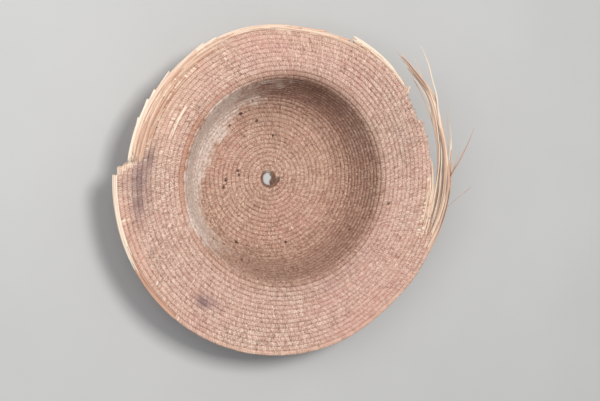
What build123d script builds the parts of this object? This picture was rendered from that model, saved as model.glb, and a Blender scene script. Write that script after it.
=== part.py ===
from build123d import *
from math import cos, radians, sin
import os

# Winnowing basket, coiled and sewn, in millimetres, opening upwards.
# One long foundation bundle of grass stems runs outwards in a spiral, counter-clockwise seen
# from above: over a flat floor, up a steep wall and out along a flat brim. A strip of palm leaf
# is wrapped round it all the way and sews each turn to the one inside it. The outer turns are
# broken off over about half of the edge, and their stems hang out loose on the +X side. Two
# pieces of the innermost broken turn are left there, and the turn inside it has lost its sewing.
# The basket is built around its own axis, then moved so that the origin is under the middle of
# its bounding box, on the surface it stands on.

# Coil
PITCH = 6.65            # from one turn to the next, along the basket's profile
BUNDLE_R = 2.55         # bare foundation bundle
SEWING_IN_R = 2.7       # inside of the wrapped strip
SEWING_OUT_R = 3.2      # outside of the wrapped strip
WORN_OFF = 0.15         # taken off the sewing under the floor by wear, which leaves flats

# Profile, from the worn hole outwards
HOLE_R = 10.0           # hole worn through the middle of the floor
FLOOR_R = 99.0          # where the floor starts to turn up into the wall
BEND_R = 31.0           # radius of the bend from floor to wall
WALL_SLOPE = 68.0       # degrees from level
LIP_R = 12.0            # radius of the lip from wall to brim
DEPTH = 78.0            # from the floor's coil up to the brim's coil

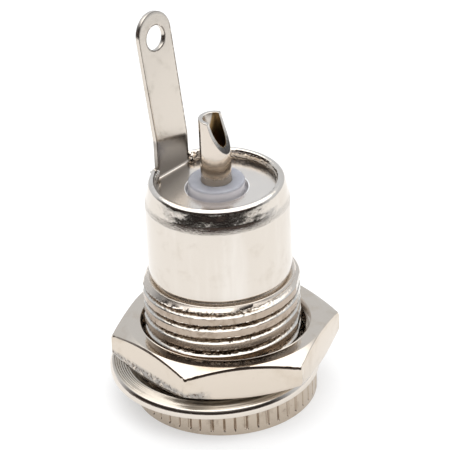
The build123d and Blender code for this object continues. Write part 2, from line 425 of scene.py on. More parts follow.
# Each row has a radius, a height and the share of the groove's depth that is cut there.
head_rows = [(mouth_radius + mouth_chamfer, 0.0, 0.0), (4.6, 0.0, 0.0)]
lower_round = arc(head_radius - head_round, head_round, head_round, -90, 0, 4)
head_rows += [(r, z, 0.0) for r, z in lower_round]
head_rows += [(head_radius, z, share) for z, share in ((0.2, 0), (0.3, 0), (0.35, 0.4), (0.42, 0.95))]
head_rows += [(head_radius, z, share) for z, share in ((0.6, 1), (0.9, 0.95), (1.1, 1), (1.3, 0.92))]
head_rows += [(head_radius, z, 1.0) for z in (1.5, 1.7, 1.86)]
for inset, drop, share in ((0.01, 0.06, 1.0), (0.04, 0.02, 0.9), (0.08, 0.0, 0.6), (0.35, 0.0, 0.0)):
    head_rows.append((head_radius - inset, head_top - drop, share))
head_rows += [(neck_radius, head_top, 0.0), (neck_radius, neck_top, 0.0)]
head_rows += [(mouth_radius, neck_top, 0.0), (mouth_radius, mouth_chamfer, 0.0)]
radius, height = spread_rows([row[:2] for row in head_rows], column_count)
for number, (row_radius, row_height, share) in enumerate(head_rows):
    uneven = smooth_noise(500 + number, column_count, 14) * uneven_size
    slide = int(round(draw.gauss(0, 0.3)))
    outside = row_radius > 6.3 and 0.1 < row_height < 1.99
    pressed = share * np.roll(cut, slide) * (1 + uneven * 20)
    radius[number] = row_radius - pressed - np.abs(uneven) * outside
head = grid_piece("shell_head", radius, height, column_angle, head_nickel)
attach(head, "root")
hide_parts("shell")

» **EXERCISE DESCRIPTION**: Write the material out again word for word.

» **TASK ANSWER**:
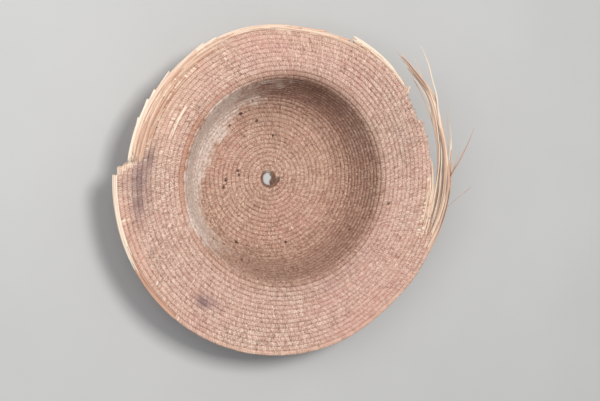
What build123d script builds the parts of this object? This picture was rendered from that model, saved as model.glb, and a Blender scene script. Write that script after it.
=== part.py ===
from build123d import *
from math import cos, radians, sin
import os

# Winnowing basket, coiled and sewn, in millimetres, opening upwards.
# One long foundation bundle of grass stems runs outwards in a spiral, counter-clockwise seen
# from above: over a flat floor, up a steep wall and out along a flat brim. A strip of palm leaf
# is wrapped round it all the way and sews each turn to the one inside it. The outer turns are
# broken off over about half of the edge, and their stems hang out loose on the +X side. Two
# pieces of the innermost broken turn are left there, and the turn inside it has lost its sewing.
# The basket is built around its own axis, then moved so that the origin is under the middle of
# its bounding box, on the surface it stands on.

# Coil
PITCH = 6.65            # from one turn to the next, along the basket's profile
BUNDLE_R = 2.55         # bare foundation bundle
SEWING_IN_R = 2.7       # inside of the wrapped strip
SEWING_OUT_R = 3.2      # outside of the wrapped strip
WORN_OFF = 0.15         # taken off the sewing under the floor by wear, which leaves flats

# Profile, from the worn hole outwards
HOLE_R = 10.0           # hole worn through the middle of the floor
FLOOR_R = 99.0          # where the floor starts to turn up into the wall
BEND_R = 31.0           # radius of the bend from floor to wall
WALL_SLOPE = 68.0       # degrees from level
LIP_R = 12.0            # radius of the lip from wall to brim
DEPTH = 78.0            # from the floor's coil up to the brim's coil

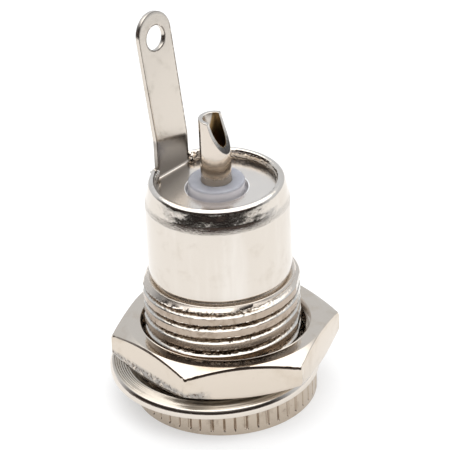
The build123d and Blender code for this object continues. Write part 2, from line 425 of scene.py on. More parts follow.
# Each row has a radius, a height and the share of the groove's depth that is cut there.
head_rows = [(mouth_radius + mouth_chamfer, 0.0, 0.0), (4.6, 0.0, 0.0)]
lower_round = arc(head_radius - head_round, head_round, head_round, -90, 0, 4)
head_rows += [(r, z, 0.0) for r, z in lower_round]
head_rows += [(head_radius, z, share) for z, share in ((0.2, 0), (0.3, 0), (0.35, 0.4), (0.42, 0.95))]
head_rows += [(head_radius, z, share) for z, share in ((0.6, 1), (0.9, 0.95), (1.1, 1), (1.3, 0.92))]
head_rows += [(head_radius, z, 1.0) for z in (1.5, 1.7, 1.86)]
for inset, drop, share in ((0.01, 0.06, 1.0), (0.04, 0.02, 0.9), (0.08, 0.0, 0.6), (0.35, 0.0, 0.0)):
    head_rows.append((head_radius - inset, head_top - drop, share))
head_rows += [(neck_radius, head_top, 0.0), (neck_radius, neck_top, 0.0)]
head_rows += [(mouth_radius, neck_top, 0.0), (mouth_radius, mouth_chamfer, 0.0)]
radius, height = spread_rows([row[:2] for row in head_rows], column_count)
for number, (row_radius, row_height, share) in enumerate(head_rows):
    uneven = smooth_noise(500 + number, column_count, 14) * uneven_size
    slide = int(round(draw.gauss(0, 0.3)))
    outside = row_radius > 6.3 and 0.1 < row_height < 1.99
    pressed = share * np.roll(cut, slide) * (1 + uneven * 20)
    radius[number] = row_radius - pressed - np.abs(uneven) * outside
head = grid_piece("shell_head", radius, height, column_angle, head_nickel)
attach(head, "root")
hide_parts("shell")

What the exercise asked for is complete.